Baker and his colleagues, building on the pioneering work on fungal model systems that led to such biotechnology workhorses as Aspergillus niger, are currently investigating Aspergillus terreus, now incorporated in IMG 2.3, for its ability to produce itaconic acid. Products generated from itaconic acid via chemical catalysis could be used to displace petroleum-derived chemicals. This and other organic acids that can be produced by fungi and other microbes are highlighted in the DOE Energy Efficiency and Renewable Energy (EERE) Office of the Biomass Program sponsored “Top Value-Added Chemicals From Biomass” study performed jointly by PNNL and the National Renewable Energy Laboratory.
“Fungal genomes offer an expansive repertoire of enzymes needed for the deconstruction of plant biomass into its component sugars. The cost-effective production of cellulosic biofuels will undoubtedly involve fungal enzymes, and the ability to compare complements of enzyme families across organisms, with the tools packaged in IMG 2.3, will be essential to those researchers engaged in this effort,” said Baker.
The new version of IMG contains a total of 2,878 genomes consisting of 729 bacterial, 46 archaeal, 40 eukaryotic, and 1,661 bacterial phage genomes, and 402 plasmids that did not come from a specific microbial genome sequencing project. Among these genomes, 2,609 are finished and 269 are draft genomes. IMG 2.3 contains 236 microbial genomes sequenced at DOE JGI, consisting of 157 finished and 79 draft genomes.
IMG 2.3 extensions include an expanded controlled vocabulary of IMG terms, representing over 2,300 curated product names, and a growing collection of IMG pathways that form the foundation for composite IMG networks. IMG terms, pathways, and networks are used for improving the functional characterization of genes in ongoing studies related to carbohydrate utilization, cofactor biosynthesis, and methanogenesis.
Responding to the needs of the DOE JGI user community, IMG 2.3 provides enhanced support through “MyIMG Annotations,” which enables users to associate related genes of interest with their curated annotations, including product name, and enzyme number. Other user interface extensions include reorganization of the organism and gene details pages and additional genome, gene, and function search capabilities.
IMG, accessible to the public at http://img.jgi.doe.gov/, is a collaborative effort between DOE JGI and the Lawrence Berkeley National Laboratory Biological Data Management and Technology Center (BDMTC). IMG is updated on a quarterly basis with new public and DOE JGI genomes. The next update is scheduled for December 2007.

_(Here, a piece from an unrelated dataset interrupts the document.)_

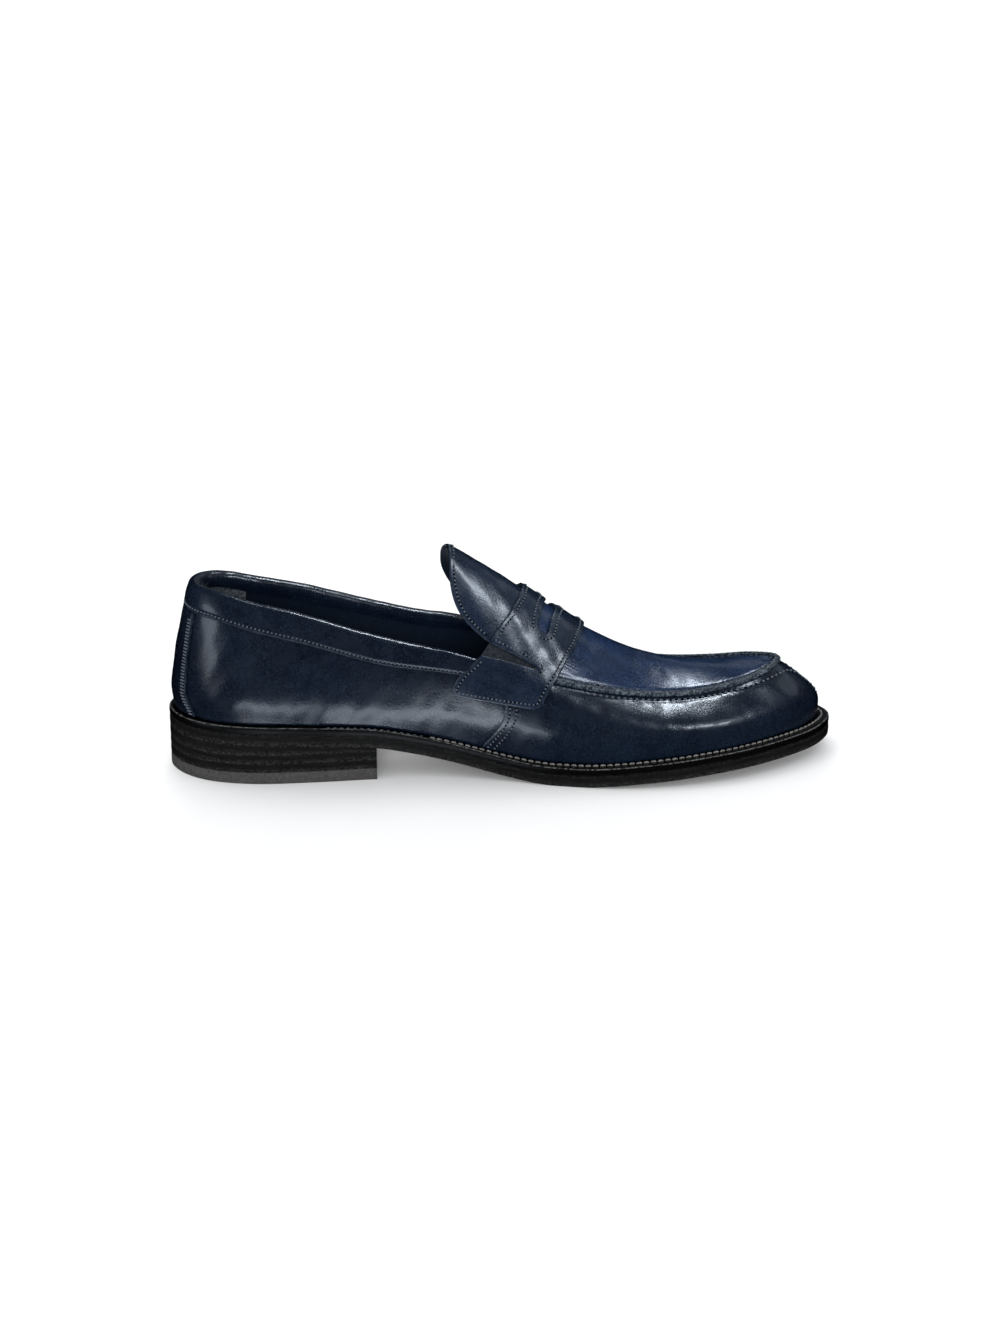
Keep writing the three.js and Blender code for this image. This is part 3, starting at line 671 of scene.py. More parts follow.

The DOE Joint Genome Institute, supported by the DOE Office of Science, unites the expertise of five national laboratories, Lawrence Berkeley, Lawrence Livermore, Los Alamos, Oak Ridge, and Pacific Northwest, along with the Stanford Human Genome Center to advance genomics in support of the DOE mission related to clean energy generation and environmental characterization and clean-up. DOE JGI’s Walnut Creek, Calif., Production Genomics Facility provides integrated high-throughput sequencing and computational analysis that enable systems-based scientific approaches to these challenges.